++++ Records for processing

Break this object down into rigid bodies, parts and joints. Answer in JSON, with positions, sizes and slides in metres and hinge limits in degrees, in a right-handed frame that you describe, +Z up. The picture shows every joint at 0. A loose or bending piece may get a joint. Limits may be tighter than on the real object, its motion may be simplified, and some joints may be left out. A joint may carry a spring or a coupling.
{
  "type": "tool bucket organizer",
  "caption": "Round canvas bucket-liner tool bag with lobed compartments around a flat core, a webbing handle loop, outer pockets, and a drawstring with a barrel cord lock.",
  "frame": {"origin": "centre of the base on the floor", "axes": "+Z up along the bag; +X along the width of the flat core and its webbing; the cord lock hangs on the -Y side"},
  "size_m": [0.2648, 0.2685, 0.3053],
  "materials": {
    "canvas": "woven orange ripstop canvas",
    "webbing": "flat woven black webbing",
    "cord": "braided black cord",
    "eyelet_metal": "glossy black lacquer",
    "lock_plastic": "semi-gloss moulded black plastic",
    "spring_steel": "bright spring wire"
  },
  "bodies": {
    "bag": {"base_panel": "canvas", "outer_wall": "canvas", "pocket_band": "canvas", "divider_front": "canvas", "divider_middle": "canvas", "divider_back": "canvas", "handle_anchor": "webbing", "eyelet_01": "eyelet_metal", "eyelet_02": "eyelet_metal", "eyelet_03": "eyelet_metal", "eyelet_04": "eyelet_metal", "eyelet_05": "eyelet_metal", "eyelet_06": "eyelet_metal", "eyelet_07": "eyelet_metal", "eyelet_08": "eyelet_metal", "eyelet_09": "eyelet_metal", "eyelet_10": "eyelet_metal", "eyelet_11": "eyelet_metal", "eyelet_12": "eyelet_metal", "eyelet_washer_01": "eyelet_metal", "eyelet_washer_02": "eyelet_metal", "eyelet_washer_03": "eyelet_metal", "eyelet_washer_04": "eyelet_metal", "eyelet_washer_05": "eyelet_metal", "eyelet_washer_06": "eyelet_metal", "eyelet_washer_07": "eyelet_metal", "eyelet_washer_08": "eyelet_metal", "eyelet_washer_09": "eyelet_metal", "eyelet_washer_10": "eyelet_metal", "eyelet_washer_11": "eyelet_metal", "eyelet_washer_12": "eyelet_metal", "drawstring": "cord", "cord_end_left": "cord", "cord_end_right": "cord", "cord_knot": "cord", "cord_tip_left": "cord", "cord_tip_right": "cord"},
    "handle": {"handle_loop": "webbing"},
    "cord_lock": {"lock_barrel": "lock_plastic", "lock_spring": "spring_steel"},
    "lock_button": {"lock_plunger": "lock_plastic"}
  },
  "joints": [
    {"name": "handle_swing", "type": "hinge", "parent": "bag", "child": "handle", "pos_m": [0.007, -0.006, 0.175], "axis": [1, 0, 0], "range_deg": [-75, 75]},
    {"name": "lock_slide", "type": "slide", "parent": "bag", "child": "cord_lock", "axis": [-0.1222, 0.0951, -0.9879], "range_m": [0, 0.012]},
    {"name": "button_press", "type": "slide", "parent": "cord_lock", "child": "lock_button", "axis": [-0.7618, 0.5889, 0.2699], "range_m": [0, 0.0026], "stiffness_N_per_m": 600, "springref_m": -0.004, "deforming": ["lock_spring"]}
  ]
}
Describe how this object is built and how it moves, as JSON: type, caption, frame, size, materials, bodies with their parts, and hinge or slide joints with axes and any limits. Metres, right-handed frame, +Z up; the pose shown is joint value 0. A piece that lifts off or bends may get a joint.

++++++++

Description of the task -
Retype the entries one by one, exactly.

Answer for this exercise -
Break this object down into rigid bodies, parts and joints. Answer in JSON, with positions, sizes and slides in metres and hinge limits in degrees, in a right-handed frame that you describe, +Z up. The picture shows every joint at 0. A loose or bending piece may get a joint. Limits may be tighter than on the real object, its motion may be simplified, and some joints may be left out. A joint may carry a spring or a coupling.
{
  "type": "tool bucket organizer",
  "caption": "Round canvas bucket-liner tool bag with lobed compartments around a flat core, a webbing handle loop, outer pockets, and a drawstring with a barrel cord lock.",
  "frame": {"origin": "centre of the base on the floor", "axes": "+Z up along the bag; +X along the width of the flat core and its webbing; the cord lock hangs on the -Y side"},
  "size_m": [0.2648, 0.2685, 0.3053],
  "materials": {
    "canvas": "woven orange ripstop canvas",
    "webbing": "flat woven black webbing",
    "cord": "braided black cord",
    "eyelet_metal": "glossy black lacquer",
    "lock_plastic": "semi-gloss moulded black plastic",
    "spring_steel": "bright spring wire"
  },
  "bodies": {
    "bag": {"base_panel": "canvas", "outer_wall": "canvas", "pocket_band": "canvas", "divider_front": "canvas", "divider_middle": "canvas", "divider_back": "canvas", "handle_anchor": "webbing", "eyelet_01": "eyelet_metal", "eyelet_02": "eyelet_metal", "eyelet_03": "eyelet_metal", "eyelet_04": "eyelet_metal", "eyelet_05": "eyelet_metal", "eyelet_06": "eyelet_metal", "eyelet_07": "eyelet_metal", "eyelet_08": "eyelet_metal", "eyelet_09": "eyelet_metal", "eyelet_10": "eyelet_metal", "eyelet_11": "eyelet_metal", "eyelet_12": "eyelet_metal", "eyelet_washer_01": "eyelet_metal", "eyelet_washer_02": "eyelet_metal", "eyelet_washer_03": "eyelet_metal", "eyelet_washer_04": "eyelet_metal", "eyelet_washer_05": "eyelet_metal", "eyelet_washer_06": "eyelet_metal", "eyelet_washer_07": "eyelet_metal", "eyelet_washer_08": "eyelet_metal", "eyelet_washer_09": "eyelet_metal", "eyelet_washer_10": "eyelet_metal", "eyelet_washer_11": "eyelet_metal", "eyelet_washer_12": "eyelet_metal", "drawstring": "cord", "cord_end_left": "cord", "cord_end_right": "cord", "cord_knot": "cord", "cord_tip_left": "cord", "cord_tip_right": "cord"},
    "handle": {"handle_loop": "webbing"},
    "cord_lock": {"lock_barrel": "lock_plastic", "lock_spring": "spring_steel"},
    "lock_button": {"lock_plunger": "lock_plastic"}
  },
  "joints": [
    {"name": "handle_swing", "type": "hinge", "parent": "bag", "child": "handle", "pos_m": [0.007, -0.006, 0.175], "axis": [1, 0, 0], "range_deg": [-75, 75]},
    {"name": "lock_slide", "type": "slide", "parent": "bag", "child": "cord_lock", "axis": [-0.1222, 0.0951, -0.9879], "range_m": [0, 0.012]},
    {"name": "button_press", "type": "slide", "parent": "cord_lock", "child": "lock_button", "axis": [-0.7618, 0.5889, 0.2699], "range_m": [0, 0.0026], "stiffness_N_per_m": 600, "springref_m": -0.004, "deforming": ["lock_spring"]}
  ]
}
Describe how this object is built and how it moves, as JSON: type, caption, frame, size, materials, bodies with their parts, and hinge or slide joints with axes and any limits. Metres, right-handed frame, +Z up; the pose shown is joint value 0. A piece that lifts off or bends may get a joint.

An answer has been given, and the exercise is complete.